* begin *
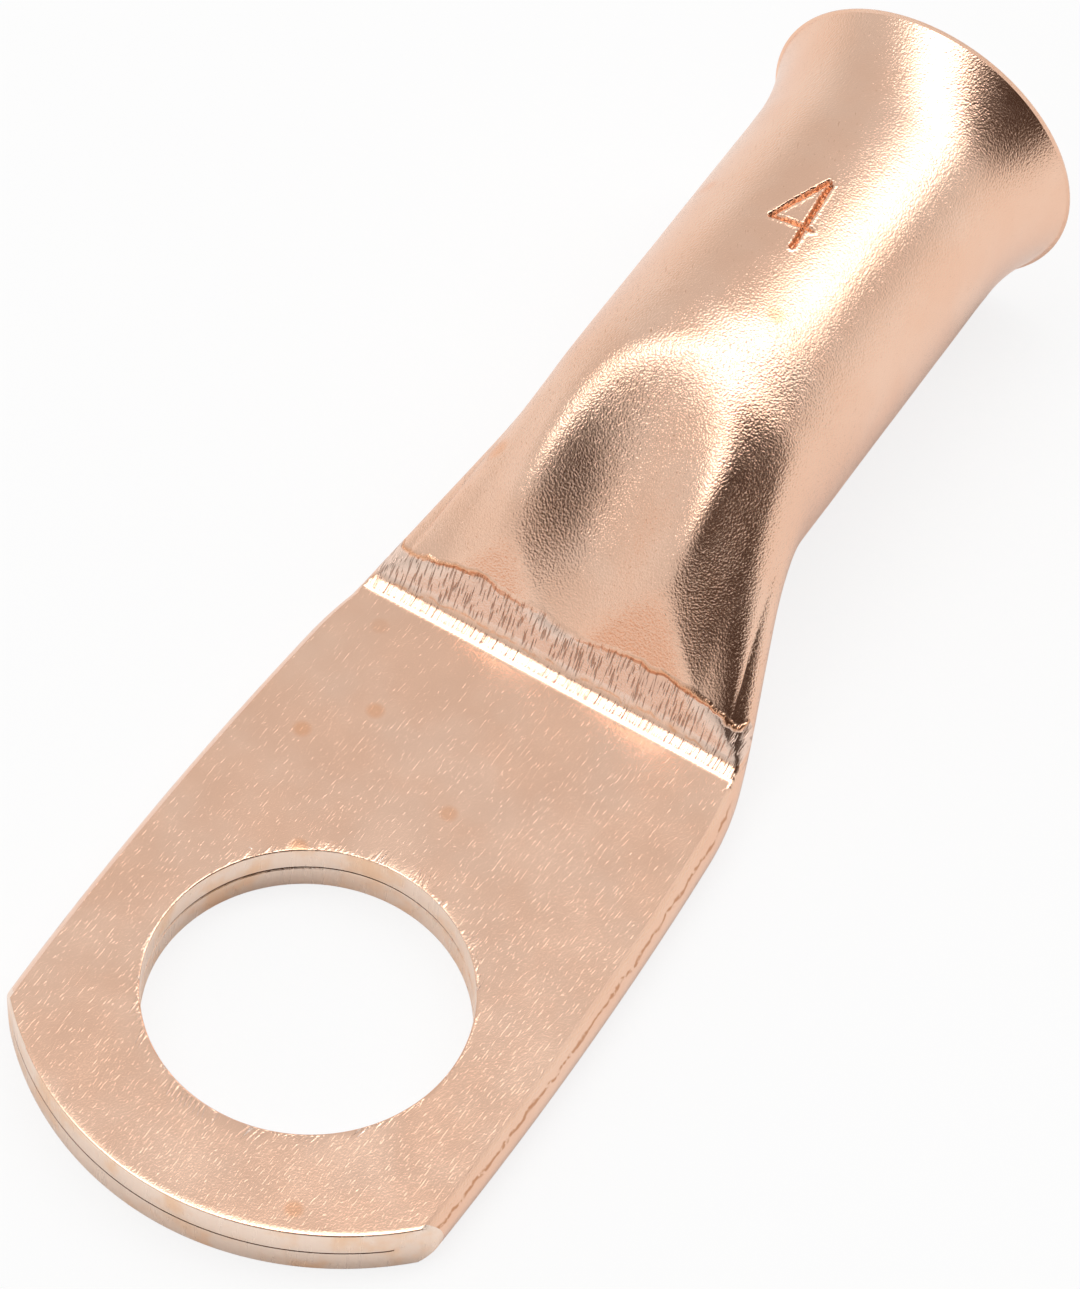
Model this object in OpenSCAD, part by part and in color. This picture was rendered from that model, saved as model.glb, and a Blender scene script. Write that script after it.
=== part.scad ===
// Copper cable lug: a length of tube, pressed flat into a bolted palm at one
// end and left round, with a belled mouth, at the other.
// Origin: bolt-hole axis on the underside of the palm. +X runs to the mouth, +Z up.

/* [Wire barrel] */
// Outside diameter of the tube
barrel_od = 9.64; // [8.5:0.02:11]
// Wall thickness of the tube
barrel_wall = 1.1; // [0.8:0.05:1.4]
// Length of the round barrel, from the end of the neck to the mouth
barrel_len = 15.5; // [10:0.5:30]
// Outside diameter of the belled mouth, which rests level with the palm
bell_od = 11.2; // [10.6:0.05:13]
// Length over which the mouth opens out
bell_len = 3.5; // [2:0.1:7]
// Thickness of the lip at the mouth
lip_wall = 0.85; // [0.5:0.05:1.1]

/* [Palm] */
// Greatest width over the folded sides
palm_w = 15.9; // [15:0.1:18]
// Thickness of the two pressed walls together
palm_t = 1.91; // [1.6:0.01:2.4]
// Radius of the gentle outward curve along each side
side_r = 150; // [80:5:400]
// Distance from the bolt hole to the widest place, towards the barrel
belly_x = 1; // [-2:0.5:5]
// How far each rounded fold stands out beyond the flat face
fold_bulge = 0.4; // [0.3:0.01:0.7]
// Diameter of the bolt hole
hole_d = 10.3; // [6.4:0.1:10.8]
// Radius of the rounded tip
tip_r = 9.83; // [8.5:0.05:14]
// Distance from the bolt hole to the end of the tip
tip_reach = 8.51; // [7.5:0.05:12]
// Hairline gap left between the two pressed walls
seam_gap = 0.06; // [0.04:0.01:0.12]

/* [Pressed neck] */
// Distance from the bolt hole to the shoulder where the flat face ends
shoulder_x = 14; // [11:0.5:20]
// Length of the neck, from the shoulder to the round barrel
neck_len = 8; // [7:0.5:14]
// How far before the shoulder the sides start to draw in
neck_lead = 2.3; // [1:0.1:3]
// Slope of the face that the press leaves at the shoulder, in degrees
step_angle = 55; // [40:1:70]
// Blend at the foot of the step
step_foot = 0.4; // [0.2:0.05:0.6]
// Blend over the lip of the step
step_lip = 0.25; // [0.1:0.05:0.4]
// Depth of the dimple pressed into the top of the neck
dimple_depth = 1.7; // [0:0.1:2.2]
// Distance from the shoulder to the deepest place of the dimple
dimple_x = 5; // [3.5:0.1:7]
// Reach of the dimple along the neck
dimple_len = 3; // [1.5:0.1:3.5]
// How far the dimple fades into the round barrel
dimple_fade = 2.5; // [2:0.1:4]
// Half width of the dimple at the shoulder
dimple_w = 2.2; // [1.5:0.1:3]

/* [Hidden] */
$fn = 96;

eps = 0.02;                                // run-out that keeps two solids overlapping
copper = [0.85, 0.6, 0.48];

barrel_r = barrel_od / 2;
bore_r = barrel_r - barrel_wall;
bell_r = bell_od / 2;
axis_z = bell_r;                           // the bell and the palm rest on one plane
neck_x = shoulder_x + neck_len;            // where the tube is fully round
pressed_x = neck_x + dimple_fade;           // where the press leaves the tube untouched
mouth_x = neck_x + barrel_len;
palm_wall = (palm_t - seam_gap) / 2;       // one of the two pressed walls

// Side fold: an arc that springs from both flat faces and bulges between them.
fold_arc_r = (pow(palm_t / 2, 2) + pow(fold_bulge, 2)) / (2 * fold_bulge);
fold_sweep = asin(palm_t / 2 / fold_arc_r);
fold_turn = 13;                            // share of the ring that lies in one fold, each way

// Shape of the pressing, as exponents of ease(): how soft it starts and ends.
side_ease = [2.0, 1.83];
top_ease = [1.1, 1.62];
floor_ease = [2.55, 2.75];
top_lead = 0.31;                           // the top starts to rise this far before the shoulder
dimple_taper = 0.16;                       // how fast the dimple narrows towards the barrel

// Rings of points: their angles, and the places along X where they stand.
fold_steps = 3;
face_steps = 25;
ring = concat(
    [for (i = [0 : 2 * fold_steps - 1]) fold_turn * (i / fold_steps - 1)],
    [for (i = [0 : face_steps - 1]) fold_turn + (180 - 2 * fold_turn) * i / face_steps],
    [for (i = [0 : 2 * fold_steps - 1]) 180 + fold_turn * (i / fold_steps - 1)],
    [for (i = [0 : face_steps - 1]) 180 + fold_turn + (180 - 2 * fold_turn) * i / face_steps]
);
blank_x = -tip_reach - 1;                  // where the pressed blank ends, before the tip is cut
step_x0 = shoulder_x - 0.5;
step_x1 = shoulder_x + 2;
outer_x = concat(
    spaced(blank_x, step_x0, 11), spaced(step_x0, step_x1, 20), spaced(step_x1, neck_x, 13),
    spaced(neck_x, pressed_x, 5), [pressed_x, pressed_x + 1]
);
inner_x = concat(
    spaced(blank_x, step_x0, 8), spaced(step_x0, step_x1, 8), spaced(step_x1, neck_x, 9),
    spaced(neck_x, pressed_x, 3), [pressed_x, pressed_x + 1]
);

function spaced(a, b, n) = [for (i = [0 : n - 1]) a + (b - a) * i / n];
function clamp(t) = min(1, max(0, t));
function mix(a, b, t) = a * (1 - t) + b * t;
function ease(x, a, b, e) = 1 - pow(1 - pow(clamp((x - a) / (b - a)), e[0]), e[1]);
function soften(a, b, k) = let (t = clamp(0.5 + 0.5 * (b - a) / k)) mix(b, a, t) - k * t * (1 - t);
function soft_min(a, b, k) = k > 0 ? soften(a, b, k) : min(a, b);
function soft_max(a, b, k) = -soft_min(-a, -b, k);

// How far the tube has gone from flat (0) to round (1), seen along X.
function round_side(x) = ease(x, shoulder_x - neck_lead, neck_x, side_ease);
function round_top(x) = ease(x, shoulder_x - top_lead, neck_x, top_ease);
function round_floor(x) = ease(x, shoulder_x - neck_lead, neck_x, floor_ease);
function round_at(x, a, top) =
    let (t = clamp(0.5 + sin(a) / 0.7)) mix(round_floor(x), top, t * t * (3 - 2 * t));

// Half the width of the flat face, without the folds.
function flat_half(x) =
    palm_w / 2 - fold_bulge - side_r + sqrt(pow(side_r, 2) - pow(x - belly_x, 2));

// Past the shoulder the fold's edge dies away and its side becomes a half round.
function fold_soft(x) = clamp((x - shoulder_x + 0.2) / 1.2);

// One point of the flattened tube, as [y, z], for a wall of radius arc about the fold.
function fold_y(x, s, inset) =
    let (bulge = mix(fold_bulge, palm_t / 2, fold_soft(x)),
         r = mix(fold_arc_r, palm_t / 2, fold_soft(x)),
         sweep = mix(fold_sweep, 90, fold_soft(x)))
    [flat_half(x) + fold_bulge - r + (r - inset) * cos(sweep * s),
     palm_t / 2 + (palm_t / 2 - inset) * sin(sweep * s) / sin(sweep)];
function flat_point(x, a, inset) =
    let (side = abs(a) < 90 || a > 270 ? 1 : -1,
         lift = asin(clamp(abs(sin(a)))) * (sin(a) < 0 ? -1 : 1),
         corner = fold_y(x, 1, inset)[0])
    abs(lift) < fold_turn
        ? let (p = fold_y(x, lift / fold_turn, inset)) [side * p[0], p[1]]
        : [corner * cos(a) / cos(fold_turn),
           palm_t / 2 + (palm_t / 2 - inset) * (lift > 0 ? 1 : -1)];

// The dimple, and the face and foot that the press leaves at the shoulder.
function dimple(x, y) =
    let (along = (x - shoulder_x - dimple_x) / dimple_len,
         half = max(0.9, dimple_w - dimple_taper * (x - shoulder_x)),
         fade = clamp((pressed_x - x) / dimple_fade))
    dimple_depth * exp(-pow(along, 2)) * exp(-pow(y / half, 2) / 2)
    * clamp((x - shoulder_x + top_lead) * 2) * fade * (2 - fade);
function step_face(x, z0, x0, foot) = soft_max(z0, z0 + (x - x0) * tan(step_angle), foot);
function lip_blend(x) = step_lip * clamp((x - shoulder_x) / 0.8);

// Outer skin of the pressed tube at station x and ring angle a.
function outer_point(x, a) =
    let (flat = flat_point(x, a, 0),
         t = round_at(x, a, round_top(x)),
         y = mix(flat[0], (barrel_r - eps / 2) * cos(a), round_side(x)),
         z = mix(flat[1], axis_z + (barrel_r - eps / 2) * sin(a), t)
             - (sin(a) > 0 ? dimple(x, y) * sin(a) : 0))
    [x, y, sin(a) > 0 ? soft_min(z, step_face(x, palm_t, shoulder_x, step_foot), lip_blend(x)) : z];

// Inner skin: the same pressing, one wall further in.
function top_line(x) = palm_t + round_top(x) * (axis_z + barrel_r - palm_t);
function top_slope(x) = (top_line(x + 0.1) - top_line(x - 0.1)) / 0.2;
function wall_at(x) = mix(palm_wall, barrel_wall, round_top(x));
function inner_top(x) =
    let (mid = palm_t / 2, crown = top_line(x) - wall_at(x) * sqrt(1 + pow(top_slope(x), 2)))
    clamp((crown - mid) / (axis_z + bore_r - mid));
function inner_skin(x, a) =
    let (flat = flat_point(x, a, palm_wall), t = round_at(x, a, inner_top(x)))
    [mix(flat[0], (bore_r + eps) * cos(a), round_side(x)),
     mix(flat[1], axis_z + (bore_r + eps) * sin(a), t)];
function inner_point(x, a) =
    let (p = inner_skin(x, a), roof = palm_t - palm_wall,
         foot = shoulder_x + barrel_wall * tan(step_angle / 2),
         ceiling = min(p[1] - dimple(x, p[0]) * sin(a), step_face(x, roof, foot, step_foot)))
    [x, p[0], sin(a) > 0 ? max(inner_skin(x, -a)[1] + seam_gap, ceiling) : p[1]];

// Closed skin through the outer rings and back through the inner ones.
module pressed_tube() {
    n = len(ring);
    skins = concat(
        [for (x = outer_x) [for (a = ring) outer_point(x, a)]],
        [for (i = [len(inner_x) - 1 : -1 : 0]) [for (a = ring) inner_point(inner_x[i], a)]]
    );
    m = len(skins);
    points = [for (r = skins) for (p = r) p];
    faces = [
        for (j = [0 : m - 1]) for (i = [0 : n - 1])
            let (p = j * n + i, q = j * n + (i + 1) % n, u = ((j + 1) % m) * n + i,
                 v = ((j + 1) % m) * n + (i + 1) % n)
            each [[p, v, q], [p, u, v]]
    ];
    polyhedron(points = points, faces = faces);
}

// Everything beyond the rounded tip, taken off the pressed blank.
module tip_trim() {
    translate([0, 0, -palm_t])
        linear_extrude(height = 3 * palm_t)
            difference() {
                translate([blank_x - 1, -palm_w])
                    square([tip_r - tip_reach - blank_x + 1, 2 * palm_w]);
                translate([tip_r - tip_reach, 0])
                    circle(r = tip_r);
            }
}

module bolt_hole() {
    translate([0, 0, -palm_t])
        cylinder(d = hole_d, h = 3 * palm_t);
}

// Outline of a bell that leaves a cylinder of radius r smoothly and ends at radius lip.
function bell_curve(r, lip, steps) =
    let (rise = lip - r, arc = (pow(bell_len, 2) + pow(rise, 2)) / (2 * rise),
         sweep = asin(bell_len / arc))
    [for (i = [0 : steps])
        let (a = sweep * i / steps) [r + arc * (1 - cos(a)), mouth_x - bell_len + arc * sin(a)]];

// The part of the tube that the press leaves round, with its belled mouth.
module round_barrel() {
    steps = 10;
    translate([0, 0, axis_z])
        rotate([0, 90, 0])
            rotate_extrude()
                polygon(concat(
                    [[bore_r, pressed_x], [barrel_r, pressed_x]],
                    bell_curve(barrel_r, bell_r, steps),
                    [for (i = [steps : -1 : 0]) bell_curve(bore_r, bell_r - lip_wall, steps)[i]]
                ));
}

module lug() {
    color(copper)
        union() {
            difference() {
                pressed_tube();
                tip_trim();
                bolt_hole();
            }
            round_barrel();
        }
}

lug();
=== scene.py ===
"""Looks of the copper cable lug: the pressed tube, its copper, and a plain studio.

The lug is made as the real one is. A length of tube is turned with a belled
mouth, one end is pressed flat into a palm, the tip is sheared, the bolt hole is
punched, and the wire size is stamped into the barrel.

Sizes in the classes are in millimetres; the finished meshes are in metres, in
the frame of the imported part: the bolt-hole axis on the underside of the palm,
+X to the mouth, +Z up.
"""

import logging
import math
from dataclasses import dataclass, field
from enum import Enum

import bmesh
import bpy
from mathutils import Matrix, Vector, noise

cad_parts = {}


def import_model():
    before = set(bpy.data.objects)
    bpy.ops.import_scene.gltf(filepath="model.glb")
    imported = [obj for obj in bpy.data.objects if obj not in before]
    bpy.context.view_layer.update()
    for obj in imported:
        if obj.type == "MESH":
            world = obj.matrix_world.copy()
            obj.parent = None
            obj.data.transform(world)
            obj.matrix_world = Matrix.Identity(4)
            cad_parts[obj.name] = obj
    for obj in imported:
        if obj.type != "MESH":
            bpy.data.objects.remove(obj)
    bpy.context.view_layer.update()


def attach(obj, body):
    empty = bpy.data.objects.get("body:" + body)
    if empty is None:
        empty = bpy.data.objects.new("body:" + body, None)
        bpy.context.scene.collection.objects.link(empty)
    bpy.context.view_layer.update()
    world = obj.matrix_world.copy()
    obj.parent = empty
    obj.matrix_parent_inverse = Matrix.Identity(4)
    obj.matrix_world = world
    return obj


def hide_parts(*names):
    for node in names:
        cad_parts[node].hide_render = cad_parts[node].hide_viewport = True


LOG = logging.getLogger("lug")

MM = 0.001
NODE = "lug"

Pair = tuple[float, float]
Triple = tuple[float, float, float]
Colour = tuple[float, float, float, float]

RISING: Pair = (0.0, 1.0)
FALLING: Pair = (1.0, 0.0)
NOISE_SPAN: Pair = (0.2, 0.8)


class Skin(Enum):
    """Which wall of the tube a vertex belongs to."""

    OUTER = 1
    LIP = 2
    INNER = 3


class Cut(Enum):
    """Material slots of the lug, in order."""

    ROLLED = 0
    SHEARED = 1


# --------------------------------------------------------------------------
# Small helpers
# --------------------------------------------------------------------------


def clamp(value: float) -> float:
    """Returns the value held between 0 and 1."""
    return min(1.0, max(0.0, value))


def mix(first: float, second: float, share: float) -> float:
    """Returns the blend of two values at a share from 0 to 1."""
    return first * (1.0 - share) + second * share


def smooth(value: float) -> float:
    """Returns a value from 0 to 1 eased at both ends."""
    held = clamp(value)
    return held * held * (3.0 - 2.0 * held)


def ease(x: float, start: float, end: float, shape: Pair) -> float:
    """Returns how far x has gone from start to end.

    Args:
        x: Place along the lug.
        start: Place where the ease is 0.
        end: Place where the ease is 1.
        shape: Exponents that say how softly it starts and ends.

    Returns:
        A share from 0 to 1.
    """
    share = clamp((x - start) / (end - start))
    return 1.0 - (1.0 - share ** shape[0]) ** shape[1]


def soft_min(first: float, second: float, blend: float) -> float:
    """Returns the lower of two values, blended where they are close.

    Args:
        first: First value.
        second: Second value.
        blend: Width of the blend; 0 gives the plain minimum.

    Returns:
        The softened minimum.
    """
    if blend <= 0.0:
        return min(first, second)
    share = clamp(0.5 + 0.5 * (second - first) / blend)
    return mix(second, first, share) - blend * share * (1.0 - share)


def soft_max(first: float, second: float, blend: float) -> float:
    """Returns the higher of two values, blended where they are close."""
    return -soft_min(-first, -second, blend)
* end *
(TASK DESCRIPTION)
Transcribe, word for word, every line from the line with "translate([0, 0, axis_z])" to the line with "Sizes in the", inclusive, and output nothing else.

(RESPONSE TO THIS TASK)
    translate([0, 0, axis_z])
        rotate([0, 90, 0])
            rotate_extrude()
                polygon(concat(
                    [[bore_r, pressed_x], [barrel_r, pressed_x]],
                    bell_curve(barrel_r, bell_r, steps),
                    [for (i = [steps : -1 : 0]) bell_curve(bore_r, bell_r - lip_wall, steps)[i]]
                ));
}

module lug() {
    color(copper)
        union() {
            difference() {
                pressed_tube();
                tip_trim();
                bolt_hole();
            }
            round_barrel();
        }
}

lug();
=== scene.py ===
"""Looks of the copper cable lug: the pressed tube, its copper, and a plain studio.

The lug is made as the real one is. A length of tube is turned with a belled
mouth, one end is pressed flat into a palm, the tip is sheared, the bolt hole is
punched, and the wire size is stamped into the barrel.

Sizes in the classes are in millimetres; the finished meshes are in metres, in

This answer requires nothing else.